There’s a lot more to all this and I would encourage everyone to check out Mike’s articles and see what he has to say. You can bet the farm that you will never get this material from what passes for history books today.

8 thoughts on “Centralism Trumps “Checks and Balances”

  1. None of them are good guys until they prove themselves such as true conservatives:

    “In politics, everything revolves around the positioning of right, left, and center. You’re either rightwing, leftwing, or a centrist. Politicians and non-politicians alike employ all three terms as if there’s a consensus on the parameters for those designations. Even if this were true, who gets to determine what’s right, left, and center, and how are those determinations made? Over time, the parameters shift (always further to the left), so how is someone on the right to know he’s now a centrist or a centrist to know he’s now on the left?
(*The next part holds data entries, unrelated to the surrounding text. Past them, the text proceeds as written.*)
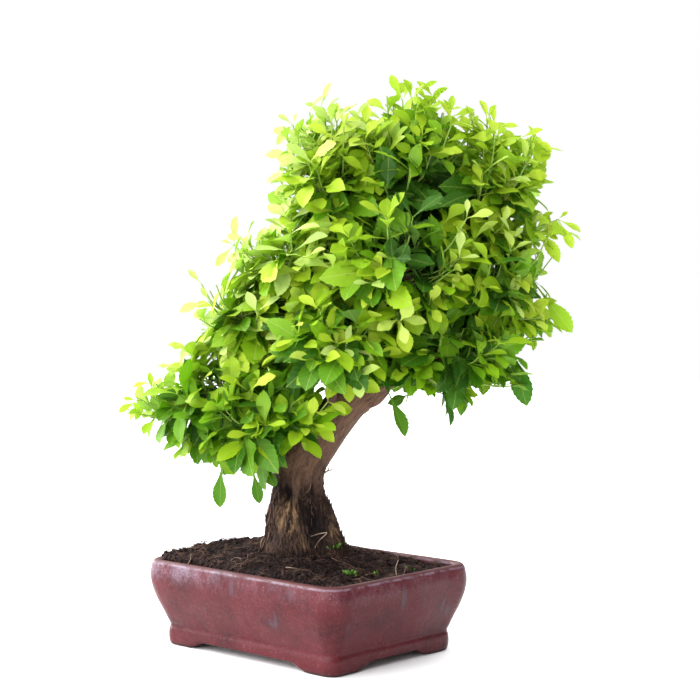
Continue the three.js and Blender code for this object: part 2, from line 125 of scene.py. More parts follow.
def skin(rings, closed=True):
    """Points and faces of a skin through rings of as many points each; the ends close on a point."""
    count = len(rings[0])
    points = np.vstack(rings)
    side = np.arange(count)
    on = (side + 1) % count
    faces = []
    for ring in range(len(rings) - 1):
        a, b = ring * count + side, ring * count + on
        faces += np.column_stack([a, b, b + count, a + count]).tolist()
    if closed:
        ends = np.array([rings[0].mean(0), rings[-1].mean(0)])
        first, last = len(points), (len(rings) - 1) * count
        points = np.vstack([points, ends])
        faces += np.column_stack([on, side, np.full(count, first)]).tolist()
        faces += np.column_stack([last + side, last + on, np.full(count, first + 1)]).tolist()
    return points, faces


def new_mesh(name, points, faces):
    mesh = bpy.data.meshes.new(name)
    mesh.from_pydata(np.asarray(points).tolist(), [], faces)
    mesh.polygons.foreach_set("use_smooth", [True] * len(mesh.polygons))
    return mesh


def placed(name, data):
    """An object in the scene, for a mesh, a camera or a light."""
    made = bpy.data.objects.new(name, data)
    bpy.context.scene.collection.objects.link(made)
    return made


def new_piece(name, points, faces):
    """A mesh object from points in the row's frame, in millimetres."""
    return placed(name, new_mesh(name, np.asarray(points) * MM, faces))


def finished(piece):
    """Applies the piece's modifiers, so that its own mesh is what they make."""
    ready = piece.evaluated_get(bpy.context.evaluated_depsgraph_get())
    mesh = bpy.data.meshes.new_from_object(ready)
    piece.modifiers.clear()
    old, piece.data = piece.data, mesh
    bpy.data.meshes.remove(old)
    mesh.name = piece.name
    return piece


def outwards(piece):
    """Points every face of a closed piece outwards."""
    work = bmesh.new()
    work.from_mesh(piece.data)
    bmesh.ops.recalc_face_normals(work, faces=work.faces)
    work.to_mesh(piece.data)
    work.free()


def arch(outline):
    """How high the foot ring's edge stands off the ground at each point of the outline."""
    x, y = np.abs(outline[:, 0]), np.abs(outline[:, 1])
    half_length, half_width = POT_LENGTH / 2, POT_WIDTH / 2
    on_long = y / half_width > x / half_length
    reach = np.where(on_long, x - half_length, y - half_width) + FOOT_INSET + FOOT_LENGTH + ARCH_SLOPE
    share = np.clip(reach / ARCH_SLOPE, 0, 1)
    return ARCH_HEIGHT * (1 - share * share * (3 - 2 * share))


def pot_ring(height, inset):
    outline = pot_outline(inset)
    z = np.full(len(outline), float(height))
    if height < FOOT_TOP:
        lift = arch(outline)
        z = lift + height * (FOOT_TOP - lift) / FOOT_TOP
    return np.column_stack([outline, z])


def circle(sides):
    """The cosines and sines of as many even turns."""
    turn = np.linspace(0, 2 * np.pi, sides, endpoint=False)
    return np.cos(turn), np.sin(turn)


foot_inner = FOOT_INSET + FOOT_WALL
rings = [pot_ring(FLOOR_UNDERSIDE, foot_inner) * (share, share, 1) for share in (*FLOOR_RINGS, 1)]
rings += [pot_ring(height, foot_inner) for height in (FOOT_INNER_TOP, FOOT_EDGE)]
rings += [pot_ring(0, foot_inner - FOOT_EDGE), pot_ring(0, SOLE_INSET)]
rings += [pot_ring(max(height, 0), inset) for height, inset in through(POT_WALL, PROFILE_STEPS)]
rings += [pot_ring(FLOOR_TOP, FLOOR_INSET) * (share, share, 1) for share in FLOOR_RINGS[::-1]]
points, faces = skin(rings)
for point in points:
    swell = noise.noise(Vector(point) / WOBBLE_WAVE) * WOBBLE * min(point[2] / WOBBLE_FULL_AT, 1)
    point[:2] += swell * point[:2] / (np.linalg.norm(point[:2]) + 1)
pot = new_piece("glazed_pot", points + POT_MIDDLE, faces)
outwards(pot)
cosines, sines = circle(DRAIN_SIDES)
for side in (-1, 1):
    middle = side * DRAIN_SPACING / 2
    hole = np.column_stack([DRAIN_RADIUS * cosines + middle, DRAIN_RADIUS * sines, 0 * sines])
    drill = new_piece("drill", *skin([hole + POT_MIDDLE + (0, 0, z) for z in DRAIN_CUT]))
    outwards(drill)
    cut = pot.modifiers.new("drain", "BOOLEAN")
    cut.object, cut.operation, cut.solver = drill, "DIFFERENCE", "EXACT"
    finished(pot)
    bpy.data.objects.remove(drill)
pot.data.set_sharp_from_angle(angle=CRISP_FROM)


class Value:
    """An output socket, for expressions on values."""

    def __init__(self, tree, socket):
        self.tree, self.socket = tree, socket

    def out(self, name):
        return Value(self.tree, self.socket.node.outputs[name])

    def math(self, operation, *others):
        return self.tree.add("ShaderNodeMath", {"operation": operation}, dict(enumerate((self, *others))))

    def __add__(self, other):
        return self.math("ADD", other)

    def __sub__(self, other):
        return self.math("SUBTRACT", other)

    def __mul__(self, other):
        return self.math("MULTIPLY", other)

    def __truediv__(self, other):
        return self.math("DIVIDE", other)

    def __rsub__(self, other):
        return self.tree.add("ShaderNodeMath", {"operation": "SUBTRACT"}, {0: other, 1: self})

    __radd__, __rmul__ = __add__, __mul__

    def rise(self, start, end):
        """0 before start, 1 after end, and smooth between them; start may be the higher one."""
        ends = {"Value": self, "From Min": start, "From Max": end}
        return self.tree.add("ShaderNodeMapRange", {"interpolation_type": "SMOOTHSTEP"}, ends)


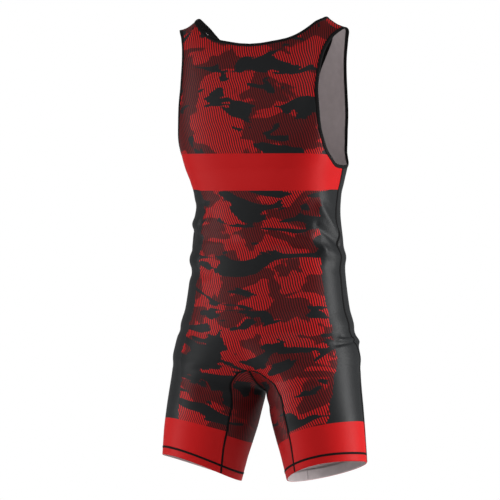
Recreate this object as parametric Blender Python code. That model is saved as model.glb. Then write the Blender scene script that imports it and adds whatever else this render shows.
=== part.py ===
"""A wrestling singlet in its worn shape, hollow, with nobody in it.

Blender 4.5, metres, +Z up. The front faces -Y, the wearer's left is +X. The origin lies midway
between the tops of the two shoulder straps, where the wearer's shoulders hold them.

The cloth is one smooth surface, cut along its seams. A point on it has two coordinates:
  down   millimetres of cloth below the top of the shoulder, measured down the side
  turn   degrees round the section: 0 at the side, 90 at the middle of the back, -90 at the middle
         of the front, and on a leg 180 at the inner thigh
Each panel is a grid in those two, from one seam to the next. Neighbours share the seam's points
and then draw back from it, which leaves the gap between them.
"""

import math
from collections import namedtuple

import bpy
import numpy as np
from mathutils import Vector

MM = 0.001

WALL = 1.6  # thickness of the cloth's wall
SEAM_GAP = 0.3  # between two pieces that are sewn together
NECK_TAPE, ARMHOLE_TAPE = 5.0, 6.0  # width of the folded tape round each opening
TAPE_EXTRA = 0.5  # how far the tape stands proud of each face of the cloth

UNDERARM_DOWN = 300.0  # cloth from the shoulder's top to the underarm section
UNDERARM_DROP = 280.0  # height from the shoulder's top to the underarm section
CREST_Y = 19.0  # the shoulder's top lies this far behind the trunk's middle
CREST = [  # (distance from the middle, height) of the shoulder's top, which falls outwards
    (0, 0), (118, 0), (125, -3.2), (131, -8), (138, -12.9), (146, -17.6), (154, -20.9),
    (165, -24.2), (180, -28),
]
BACK_ARCH, FRONT_ARCH = 2.3, 1.5  # how square the cloth turns over the shoulder: 2 is an ellipse
ARCH, ARCH_DEPTH = 2.1, 100.0  # a typical turn over the shoulder, for spacing rows along it
FORK_ROUNDING = 14.0  # rounds the cloth across the middle and between the legs

# One row for each section round the body, from the shoulder's top to the leg's hem. centre_x is
# 0 on the trunk, grows while the trunk divides, and is the leg's centre below. centre_y is
# measured back from the trunk's middle. back and front are depths from there. side_rise and
# back_rise are the slopes of the section's plane, up towards the side and up towards the back.
Section = namedtuple(
    "Section", "down centre_x centre_y half_width back front side_rise back_rise squareness"
)
SECTIONS = [
    Section(0, 0, 5, 170, 95, 103, 0, 0, 3.4),
    Section(60, 0, 5, 164, 98, 105, 0, 0, 3.6),
    Section(110, 0, 5, 160, 101, 106, 0, 0, 3.6),
    Section(170, 0, 5, 158, 104, 106, 0, 0, 3.6),
    Section(230, 0, 5, 155, 104, 101, 0, 0, 3.4),
    Section(270, 0, 5, 148, 103, 100, 0, 0, 3.2),
    Section(292, 0, 4, 142.5, 102, 100, 0, 0, 3.1),
    Section(318, 0, 1, 135.4, 97, 101, 0, 0, 2.9),
    Section(340, 0, 0, 132.5, 92, 98, 0, 0, 2.6),
    Section(373, 0, 0, 133.3, 86, 94, 0, 0, 2.4),
    Section(423, 0, -1, 139.2, 85, 90, 0, 0, 2.4),
    Section(484, 0, -2, 143.8, 92, 89, 0, 0, 2.4),
    Section(544, 0, -2, 152.5, 100, 91, 0, 0, 2.35),
    Section(580, 0, -1, 162.4, 104, 92, 0, 0, 2.3),
    Section(603, 30, 0, 138.2, 104, 92, 0.04, 0.01, 2.2),
    Section(626, 58, 1, 114.8, 101, 90, 0.11, 0.02, 2.1),
    Section(650, 82, 2, 94.8, 95, 88, 0.19, 0.04, 2.05),
    Section(672, 95.4, 4, 81.4, 88, 86, 0.25, 0.05, 2),
    Section(686, 97.3, 5.5, 81.2, 86.5, 85, 0.255, 0.06, 2),
    Section(711, 101.4, 8, 80.5, 84.5, 84, 0.26, 0.08, 2),
    Section(732, 105.2, 9.5, 79.7, 83, 83, 0.265, 0.1, 2),
    Section(760, 111, 11.5, 78, 78, 78, 0.27, 0.12, 2),
    Section(790, 117.3, 13, 75, 75, 75, 0.28, 0.14, 2),
    Section(834, 124.5, 14, 71, 71, 71, 0.28, 0.15, 2),
]
FORK_DOWN = 672.0  # where the legs part
HEM_DOWN = 834.0

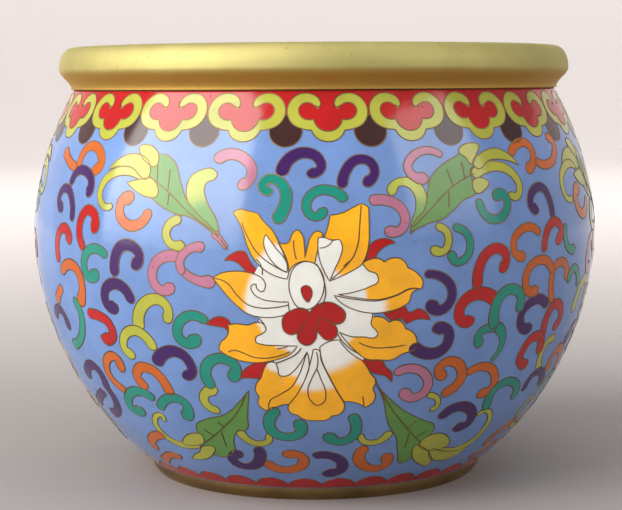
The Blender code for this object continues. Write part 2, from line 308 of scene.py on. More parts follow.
# Leaves: enamel, level, outline; a point written twice is a sharp corner
LEAVES = (
    ("green", 1, (
        -40.5+20j, -37.3+22.6j, -34+21j, -32.2+16.2j, -30.6+12j, -28+9j, -24.4+5.8j, -22.3+3.2j, -22.3+3.2j,
        -25.6+5.6j, -30+8j, -33.4+8.6j, -37+10j, -40+12j, -42+13.8j, -41.4+17j,
    )),
    ("lime", 2, (-39.2+19.6j, -38.4+22.6j, -41+24.7j, -44.2+24j, -43.7+22.4j, -42+20.6j)),
    ("lime", 2, (
        -41.2+20.8j, -43.4+22.2j, -46.6+22.5j, -50.4+21.3j, -54.2+18.4j, -54.2+18.4j, -50.4+19.3j,
        -46.6+19.2j, -41.4+16.6j,
    )),
    ("lime", 2, (-39.6+16.4j, -43.6+16.4j, -47.6+15.4j, -47.6+15.4j, -45+13.6j, -41.4+12.3j, -38.6+12.5j)),
    ("leaf", 0, (
        -22.3+4j, -22.3+4j, -23+7.5j, -25.3+11.5j, -26+14.5j, -25.4+16j, -23.4+16.9j, -22.8+18.1j,
        -23.8+19.2j, -27+18.9j, -29.6+17.2j, -30.6+14j, -29.6+10j, -27.2+6.9j, -24.5+4.9j,
    )),
    ("green", 1, (
        22+4.4j, 22+4.4j, 23.5+7.2j, 25.6+9.4j, 26.4+13j, 27.2+16.6j, 30+19.5j, 34+21.7j, 36.6+22.7j,
        39.2+20.5j, 38+18j, 38.4+16j, 40.2+14j, 38.8+12.4j, 36+11.4j, 33+9j, 30+7j, 27+6.4j, 24.4+5.4j,
    )),
    ("lime", 2, (35+22.8j, 38.4+24.9j, 40.9+24j, 40+22.3j, 39.5+20.8j, 38.4+19.8j, 36.8+21.4j)),
    ("lime", 2, (
        38.8+20j, 41.6+22.4j, 45.8+23.4j, 50+21.9j, 53.6+19j, 53.6+19j, 48.2+20.5j, 44+20.6j, 40+18.6j,
    )),
    ("lime", 2, (38.6+15.6j, 41.6+16.3j, 43.3+15j, 42.2+13.6j, 39.6+12.8j)),
    ("leaf", 0, (
        22.1+3.9j, 22.1+3.9j, 24.8+7j, 26.2+10.6j, 25.8+13.8j, 24+16.2j, 20.8+17.1j, 17.8+16.2j, 16.6+14j,
        17.6+12.9j, 18.8+13.6j, 19.2+14.8j, 21.4+14.8j, 23.2+12.8j, 23.4+9.6j, 22.4+6.6j,
    )),
    ("green", 1, (
        14.4-33.2j, 14.4-33.2j, 16.8-36.2j, 20.8-40.6j, 26-44.4j, 29.8-47j, 28.6-50.4j, 25.8-54j, 24.4-58j,
        21.6-60.2j, 20.2-55j, 19.4-49.2j, 18-46.4j, 16.8-42j, 16.2-38j,
    )),
    ("lime", 2, (25.9-53.4j, 27.9-50.8j, 31-49.8j, 34-51.4j, 35-54.4j, 32-56.4j, 28.4-56j)),
    ("lime", 2, (25.2-53.6j, 24.2-57j, 25.6-60.6j, 29-63.2j, 29-63.2j, 30.2-61j, 29.8-58.6j, 28-55.4j)),
    ("lime", 2, (
        29.2-58.6j, 31.4-61j, 35-61.7j, 38.8-60.2j, 42.4-57j, 42.4-57j, 37.6-58.2j, 33-57.2j, 29.4-55.8j,
    )),
    ("green", 1, (
        -16-34.3j, -16-34.3j, -18.8-38.4j, -22.2-42j, -26.8-43.8j, -30-46j, -29.8-49.6j, -29-53j,
        -26.8-54.6j, -25.6-57j, -22.4-57.2j, -20.2-54.6j, -20.3-50.6j, -19.2-47.4j, -17-46.6j, -16.5-42j,
    )),
    ("lime", 2, (-29.2-49.4j, -31.6-49.4j, -34.2-51.4j, -34.9-53.8j, -32-54j, -28.6-52.6j)),
    ("lime", 2, (
        -25.8-53.8j, -26.4-57j, -29-59.4j, -32.8-59.8j, -32.8-59.8j, -31.8-57.8j, -30.2-56.4j, -29.2-54.2j,
    )),
)

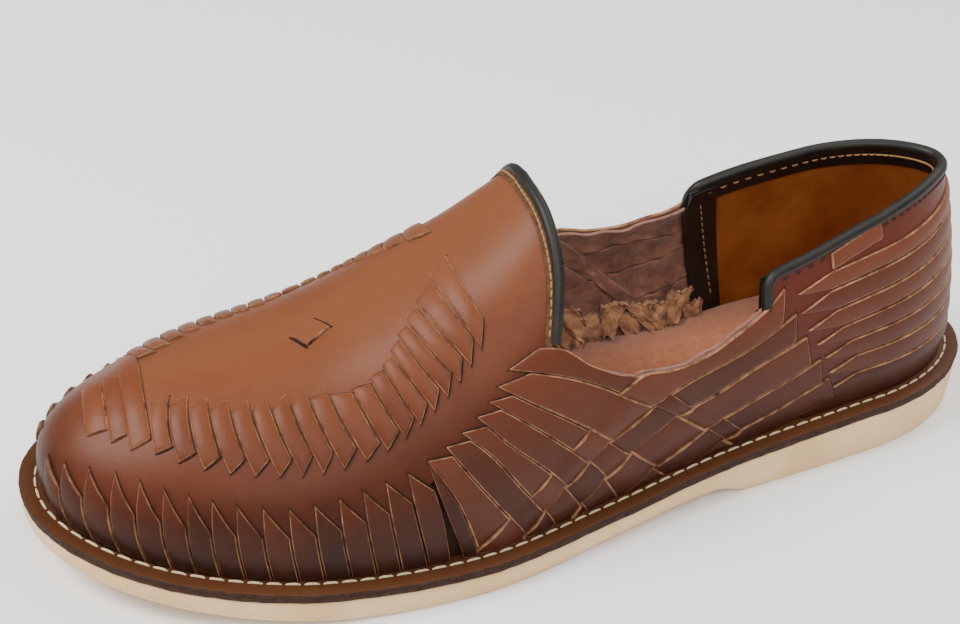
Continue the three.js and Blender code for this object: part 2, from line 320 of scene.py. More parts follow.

    “There are no answers to these questions because there is no standard for these terms. The terms are completely arbitrary, defined at any given time by finite man and his fickle ethics rather than by Yahweh1 and His immutable morals….

    “Isaiah 33:22 and James 4:12 declare that Yahweh is the exclusive legislator. There are no others, period! Anyone who claims the title of legislator (particularly when his “laws”—whether commandments, statutes, or judgments—are inconsonant with Yahweh’s) is a usurper and is perpetuating the sin begun by Adam and Eve. The same is true for any one of us who would modify Yahweh’s triune law….

    “Yahweh is the only lawgiver because as Creator He’s the only one with the authority to determine what is good and evil. His morals as codified in His commandments, statutes, and judgments determine what is right and left. Anything left of His right(eousness) is left, liberal, and ungodly….”

    For more, see “Right, Left, and Center: Who Gets to Decide?” at http://www.constitutionmythbusters.org/right-left-and-center-who-gets-to-decide/.

  2. Al: It’s interesting that you chose to write on the abuse of the “separation of powers” doctrine created by our Founders; writing, “The checks and balances that one branch of government is supposed to employ under the Constitution, to check the usurpations of another branch or government will amount to nothing. It’s all, as one Christian pastor once said–’meaningless drivel’. Always has been!” Many today believe the “separation of powers” is a law, it isn’t, it is a “doctrine” created by our Founding Fathers to keep the three branches of government from forming a despotism to seize control of the government and therefore the Nation…

    Many are unaware that the Marshal Supreme Court of 1803 created the “Judicial Review” doctrine, for no apparent purpose nor related to the case, William Marbury versus James Madison, Secretary of State of the United States, February 24, 1803; the U.S. Supreme Court, led by Chief Justice John Marshall, decided the landmark case and confirmed the unconstitutional doctrine of “Judicial Review”–the ability of the Supreme Court to limit congressional power by declaring legislation unconstitutional. In the Marshal Court created doctrine emerged the right of the Judicial Branch of the Federal Government to control the Legislative and Executive Branches of the Federal Government. This unconstitutional doctrine of “Judicial Review” nullified the Founder created “separation of powers” doctrine and by fiat created the U.S. Supreme Court practice of using “precedence” to nullify both Constitutional powers and Bill of Rights Amendments, created “Judicial Activism” and the unconstitutional practice of “legislating from the bench”. Bottom line, the 1803 U.S. Supreme Court effected a sudden and quiet Coup d’État that gave the U.S. Supreme Court total control over the U.S. Federal Government…

    We need to get back to the bare bones of the U.S. Constitution and Bill of Rights, the first 10 Amendments…

    • Al,
      What I wrote about is exactly what has happened. Some during our founding era could see it, but most could not.

      I have problems with the Constitution and I’ve written about that over the years but right now I would be willing for us to just go back to the original along with the Bill of Rights and maybe we could find some way to work on the problems from there. From where we are now it’s all but impossible.

      • The problem is that it’s humanistic. When you dive deep enough into the law of either MAN Man or God Yahweh, in equity – you’ll see. It was suppose to reflect God.